One reason for this is historical memories. The Croat Ustasha’s atrocities against Serbs and dissident Bosnians in the 1930s and 1940s, and more recently the genocide of Bosnians in 1993 by Serbs at Srebrenica, have not been forgotten. Even between Bosnians and the (less numerous) Croats there is little love lost: the interference with last year’s election by the High Representative was an attempt to hold the ring between them. 

More recently, the Republika Srpska has made no secret that it wants out. It has already passed unilateral legislation disavowing the legal force of judgments of the federal constitutional court, and annulled the orders of the High Representative.

True, the US and the EU maintain a polite fiction of this unified state as a permanent arrangement. The US has sanctioned some of the more thuggish Serbian partisans, and the EU last year dangled the carrot of EU candidate status, despite presumably realising that if push came to shove it would be lunatic to admit such a wasps’ nest into its bosom. Neither is likely to be very effective in maintaining unity. 

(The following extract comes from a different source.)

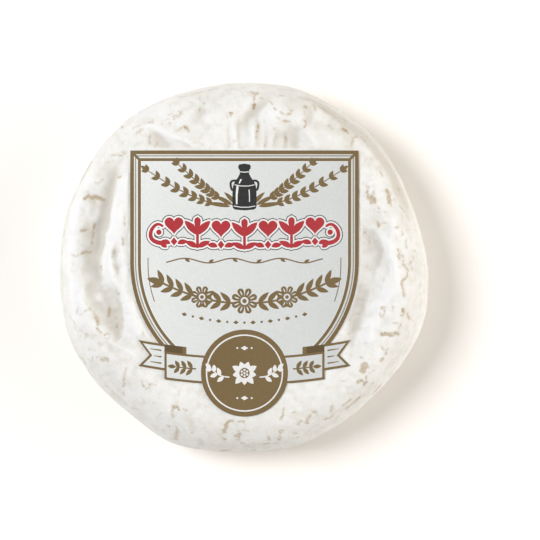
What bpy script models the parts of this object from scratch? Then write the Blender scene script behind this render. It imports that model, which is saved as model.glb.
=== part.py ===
"""A whole soft cheese with a white bloomy rind, and the paper label that lies on its top face.

Two solids: the cheese, an uneven round 110 mm across and 30 mm high with swollen edges and a
sunken, folded top, and the label, a shield with a ribbon and a round seal in front of its tip.
Metres, +Z up, +Y towards the label's straight edge, the origin under the middle of the cheese.
"""

import math

import bmesh
import bpy
import numpy as np
from mathutils.geometry import delaunay_2d_cdt

# ---------------------------------------------------------------- sizes
HEIGHT = 0.0284  # level of the top face between its folds
BULGE_AT = 0.0130  # height at which the side is widest
TOP_ROUND = 0.225  # part of the radius that the upper edge's rounding takes
BASE_ROUND = 0.125  # the same for the lower edge
TOP_POWER = 2.15  # squareness of the upper edge, 2 is round
BASE_POWER = 2.40
DISH_DEPTH = 0.0009  # the middle has sunk by this much
DISH_RADIUS = 0.040

# The drawing of the top face: one unit is 0.295 mm, x runs right and y runs down, and CENTRE is
# the middle of the cheese.
UNIT = 0.000295
CENTRE = (243.6, 266.9)

# The outline seen from above: the radius in mm at each angle in degrees, from +X towards +Y.
OUTLINE = (
    (0, 54.8), (15, 53.6), (30, 54.0), (45, 54.7), (60, 54.8), (75, 55.5),
    (90, 55.4), (105, 55.2), (120, 55.9), (135, 56.0), (150, 55.4), (165, 55.4),
    (180, 55.1), (195, 56.0), (205, 56.5), (220, 55.9), (235, 55.7), (247, 56.8),
    (258, 56.0), (270, 55.4), (285, 55.6), (300, 55.0), (315, 54.8), (330, 55.6),
    (345, 56.1),
)  # fmt: skip

# Broad folds of the top. Each is a line of (x, y, height in mm) in the drawing, the widths to
# its right and left hand, and how sharp its profile is: 2 is round, 1 is a crease.
FOLDS = (
    # the swollen rim on the left, the trough inside it and the ridge that follows
    (((98, 150, 0), (82, 185, 0.7), (74, 225, 1.0), (73, 265, 1.0), (76, 300, 0.8), (88, 338, 0)), 12, 10, 2),
    (((122, 150, 0), (114, 180, -0.9), (107, 210, -1.5), (102, 245, -1.9), (99, 270, -1.5), (106, 306, 0)), 17, 8, 1.5),
    (((128, 155, 0), (123, 185, 0.5), (116, 220, 0.8), (109, 250, 0.7), (105, 295, 0)), 7, 9, 2),
    (((98, 285, 0), (108, 305, -0.7), (116, 325, -1.0), (125, 358, 0)), 14, 8, 1.6),
    # the sunken middle's edge on the right, and the rim outside it
    (((350, 215, 0), (366, 230, -0.5), (385, 254, -0.8), (378, 276, -1.1), (370, 296, -1.3), (362, 322, -1.2), (338, 362, 0)), 13, 16, 1.4),
    (((362, 170, 0), (390, 205, 0.6), (403, 245, 0.9), (403, 290, 1.0), (394, 330, 0.9), (372, 372, 0.6), (320, 415, 0)), 17, 13, 2),
    # the valley and the mound above the label
    (((277, 90, 0), (266, 101, -0.5), (254, 113, -0.9), (244, 124, -0.6), (235, 138, 0)), 13, 8, 1.7),
    (((258, 118, 0), (274, 112, 0.6), (290, 122, 0)), 12, 12, 2),
    (((276, 140, 0), (294, 136, -0.7), (310, 140, 0)), 13, 13, 2),
)  # fmt: skip

# The label, in the drawing's units, from its own middle line.
LABEL_X = 244.5
SHIELD_TOP = 150.5
SHIELD_HALF = 114.2
SHIELD_ARC_AT = 262.0  # below this the sides are arcs that meet in the tip
SHIELD_ARC_R = 129.4
SEAL_AT = 373.0
SEAL_R = 43.5
RIBBON_BAND = (357.0, 385.0, 80.0)  # top, bottom and half width of the ribbon's front
RIBBON_TAIL = (350.0, 376.0, 106.0, 95.0)  # top, bottom, outer end and notch of its tails
RIBBON_BEND = 0.0009  # the ribbon rises towards its ends by this times the square of x
LABEL_GAP = 0.00042  # between rind and paper, more than the facets' sag
LABEL_THICK = 0.00030
LABEL_CALM = 0.25  # what is left of the folds under the label

# How finely the solids are faceted.
STEPS_ROUND = 96
TOP_RINGS = (0.14, 0.27, 0.38, 0.47, 0.545, 0.605, 0.655, 0.70, 0.74, 0.775)
EDGE_STEPS = 8
BASE_STEPS = 6
LABEL_GRID = 0.0042


# ---------------------------------------------------------------- shape of the cheese
def outline_radius(angle):
    """Radius in metres at an angle in radians, a smooth closed curve through OUTLINE."""
    at = np.array([a for a, _ in OUTLINE], float)
    size = np.array([r for _, r in OUTLINE], float) / 1000
    n = len(at)
    at = np.concatenate([at - 360, at, at + 360])
    size = np.tile(size, 3)
    slope = (np.roll(size, -1) - np.roll(size, 1)) / (
        (np.roll(at, -1) - np.roll(at, 1)) % 360
    )
    a = np.degrees(np.asarray(angle, float)) % 360
    i = np.clip(np.searchsorted(at, a, side="right") - 1, n - 1, 2 * n)
    step = at[i + 1] - at[i]
    t = (a - at[i]) / step
    return (
        size[i] * (1 + 2 * t) * (1 - t) ** 2
        + slope[i] * step * t * (1 - t) ** 2
        + size[i + 1] * t * t * (3 - 2 * t)
        + slope[i + 1] * step * t * t * (t - 1)
    )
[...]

Put bluntly, the pantomime horse democracy currently embodied by this fractious and factitious nation, and its control by an international civil servant-cum-technocrat wielding absolute power, cannot be but temporary belt-and-braces measures. It will have to end sometime. Moreover, for all the world’s pious insistence that nation-building must continue, the only plausible longterm answer is a break up, if necessary with some kind of international force keeping the peace between two or more probably three states.

Indeed, if you seriously believe in democracy rather than the pale imitation that currently passes for popular sovereignty in Bosnia-Herzegovina, your attitude should be that a breakup cannot come too soon. Who knows, an independent Bosnia or Herzegovina might well adopt a form of democracy that even the most demanding Strasbourg judge could not fault. Stranger things have happened.